Ante esta militancia eterna, cierta izquierda académica se rompía las vestiduras frente a las citas a Laclau al grito de recuperar la “cosa” política. Vendedores ambulantes en lucha por el espacio público, movimientos de diversidad sexogenérica, migrantes, grupos feministas, entre otros -muy lejanos a ONGs tipo Poder Ciudadano o Greenpeace-, les parecían - apelando a un Hegel mal leído- simples “apariencias”.
Entonces sobrevino otra típica operación de la inteligentzia nacional: acorralar a Laclau como el “pensador de las minorías”. Haciendo uso de un término criticado (“minoría”) por los propios movimientos de las “diferencias”, la academia dominante proyectaba dicha categoría en una acusación claramente falsa: era el grito de un macho herido que pierde su supremacía epistemológica.
Ernesto Laclau no fue ni un comunitarista ni un particularista ni un multiculturalista. Para su pensamiento, la realidad nunca alcanza una conciliación absoluta, siempre está atravesada por conflictos hegemónicos que no tienen fin y que son la garantía de la democracia, la libertad y la igualdad. Los sentidos en conflicto son debatidos en luchas políticas que deben densificar su base hacia un horizonte al que denominó como “democracia radical”: de aquí su apoyo en los últimos diez años a todos los procesos latinoamericanos de emancipación que se instituyeron en la región.
“La razón populista” se editó en Londres en 2002, cuando Néstor Kirchner todavía era gobernador de Santa Cruz, a Evo Morales le faltaban tres años para llegar a la presidencia de Bolivia y a Correa cinco. Sólo Lula, con un par de meses al mando de Brasil, asomaba como el único “populista” en el horizonte latinoamericano.
Publicado en 2005 en Argentina, el libro de Laclau fue leído después como el sostén filosófico y político de los nuevos liderazgos post estallidos económicos y sociales. Laclau hace una relectura necesaria de la historia latinoamericana y los movimientos nacionales y populares.
Nobleza obliga: Laclau también nos alertaba todo el tiempo sobre la necesidad de de seguir articulando la base democrática de los movimientos populares en América Latina, porque la derecha también puede ser “populista”: los sectores neo conservadores también saben articular demandas de manera populista, es decir, dividiendo el espacio político y afirmándose como mayoría.

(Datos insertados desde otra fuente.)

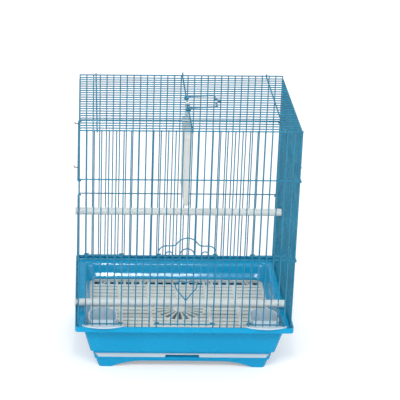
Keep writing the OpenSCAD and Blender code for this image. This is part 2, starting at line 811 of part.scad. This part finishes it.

Se autodeclaró “posmarxista” sin disculparse. Leyó a Jacques Lacan del derecho y del revés, debatió con el neopragmatismo de Richard Rorty, retomó el concepto de lo político de Carl Schmitt y, por supuesto, operó sobre toda la tradición marxista: desde el propio Marx, pasando por Lenin, Trotsky, Bernstein, Mao, Gramsci, Poulantzas, Lukács, Althusser, entre otros. Pero no fue un marxista lejano a la acción política: el peronismo dejó su marca.
Sabemos los devenires de la izquierda local, desde el colaboracionismo imperialista de los Codevilla (comunista y socialista), hasta los distintos modos en que troskismos y socialismos varios se pensaron en relación con los movimientos nacionales y populares: Dickman, Spilimbergo, Abelardo Ramos, Puiggrós. En este espacio de la izquierda nacional que reconoció distintos nombres (Movimiento de Obreros Comunistas, Partido Socialista de la Revolución Nacional, Frente de Izquierda Popular, Partido de la Izquierda Nacional, Patria y Pueblo, etc.) Laclau reconoció el anclaje de sus debates: ¿Cómo pensar la democracia, lo nacional y lo popular en un contexto capitalista periférico? Y aquí, en este cruce no solo desempolvó a Franz Fanón sin su pátina existencialista, sino que avanzó en la tarea de imaginar posibilidades políticas, prácticas concretas de una totalidad emancipatoria donde la diferencia no se confundía con una identidad enquistada (vade retro “políticas identitarias”), sino al modo de Stuart Hall: una operación momentánea de inscripción en el horizonte político de una reivindicación transformadora y autodeconstructora.
Ernesto Laclau sigue siendo un imprescindible. Nos dejó una caja de herramientas que ya usamos en los ‘90 para reivindicar la política asesinada momentáneamente bajo la “mano invisible” del mercado y por la crítica “quietista” de una izquierda “neocon”, y que en la última década nos indicó la posibilidad de pensar lo que el mercado guetiza en nombre de reivindicaciones que nunca son singulares, sino modos materiales de vivir la desigualdad.
Ernesto Laclau es un imprescindible. Seamos creyentes o no, siempre estará aquí, con nosotros, los que pensamos que política y teoría son dos caras inseparables de una moneda. Contra los que sostienen la posibilidad de hacer una ciencia objetiva, Laclau demostró que aun la más bella categoría siempre está formada en el barro.